King’s Church was founded in Providence, RI in 1723. During the American Revolution it’s name was changed to St. John’s (no need for English loyalty anymore!), and the current church structure was built in 1809.
I love this churchyard, tucked away down a brick path along the historic houses of Benefit St. – if you are unaware of it’s existence, it is easy to stroll past it without even recognizing it. Stepping into the yard, you are taken back in history – it is easy to imagine Poe courting his love, Helen, who lived in a house just beside the churchyard, or Lovecraft, ninety years later, being spooked amongst it’s stones at some midnight hour.
From Lovecraft’s writings:
” About the hidden churchyard of St. John’s—there must be some unsuspected vampiric horror burrowing down there & emitting vague miasmatic influences, since you are the third person to receive a definite creep of fear from it . . . . the others being Samuel Loveman & H. Warner Munn. I took Loveman there at midnight, & when we got separated among the tombs he couldn’t be quite sure whether a faint luminosity bobbing above a distant nameless grave was my electric torch or a corpse-light of less describable origin! Munn was there with W. Paul Cook & me, & had an odd, unaccountable dislike of a certain unplaceable, deliberate scratching which recurred at intervals around 3 a.m. How superstitious some people are!”

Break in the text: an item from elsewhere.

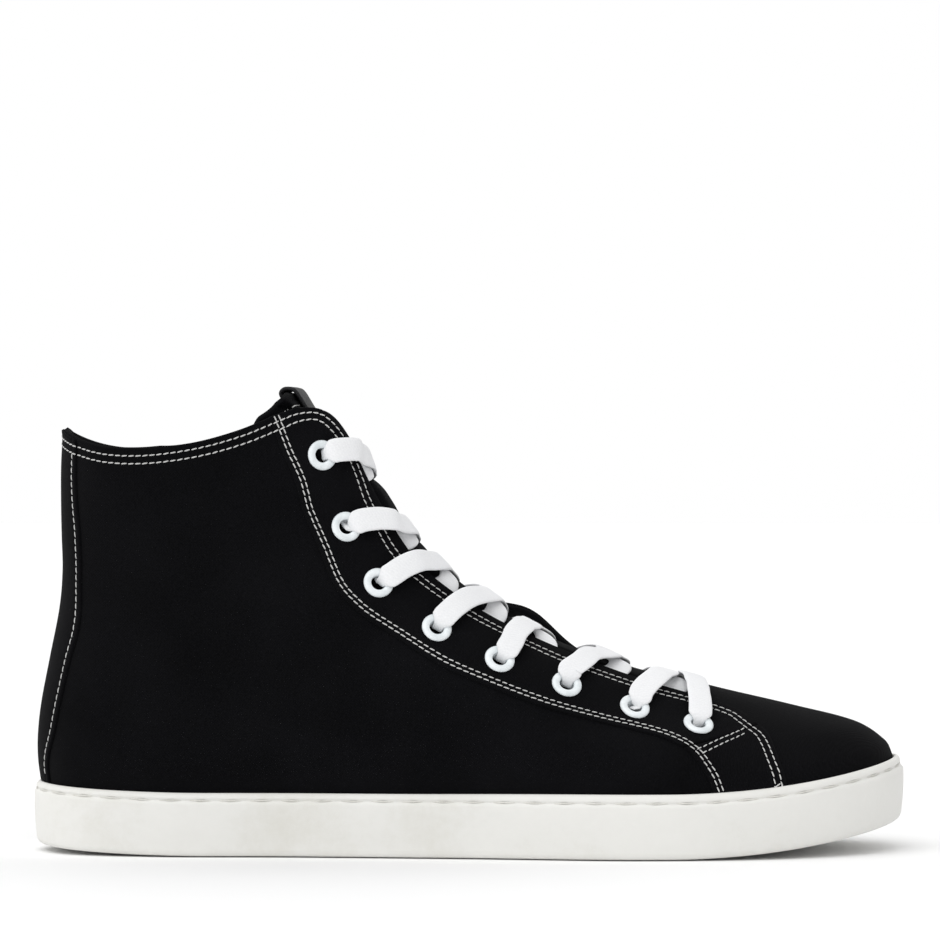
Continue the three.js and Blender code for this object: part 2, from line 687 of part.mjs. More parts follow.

-Letter to Helen V. Sully, 17 OCT 1933
“Poe knew of this place, & is said to have wandered among its whispering willows during his visits here 90 years ago. Last August I shewed this place to two guests, & we all sat down on an altar-tomb & wrote rhymed acrostics on the name of Edgar Allan Poe…”
-Letter to Frank Utpatel, 15 FEB 1937
Earlier today I revisited this lovely churchyard as part of AC125, and as usual, the rain soon followed. It was so cloudy during most of the visit that photographs were nearly impossible. It made for a neat view of the state house, though, rising from the mists downtown. There are always new things to explore and discover, and happily I ran across several unusual stones that I had not noticed before which captured my interest. It seems the BLODGETT family of Providence, RI in the early 1800s took a dramatic departure from the usual soul effigy / urn and willow motifs which were most common during this time period. Some of the children who died young have uniquely carved shapes that resemble Christmas trees, both right-side up and upside down. I have never seen such an icon on stones before. It most likely is a variation on a natural plant or tree, perhaps symbolizing to the same effect a willow tree, but it does not resemble such a tree at all. Perhaps further research into this BLODGETT family will reveal explanation. The family seems to be of a long line of Providencers (William Blodget 6 JAN 1775-24 JUN 1847, son of William Blodget and Ann Phillis Chace, married Mary Anne Power 23 FEB 1777 – 28 NOV 1840, daughter of Capt. Nicholas Power and Rebecca Corey), so I am not quick to jump to an “ethnic” or regional explanation. For now, it’s a mystery.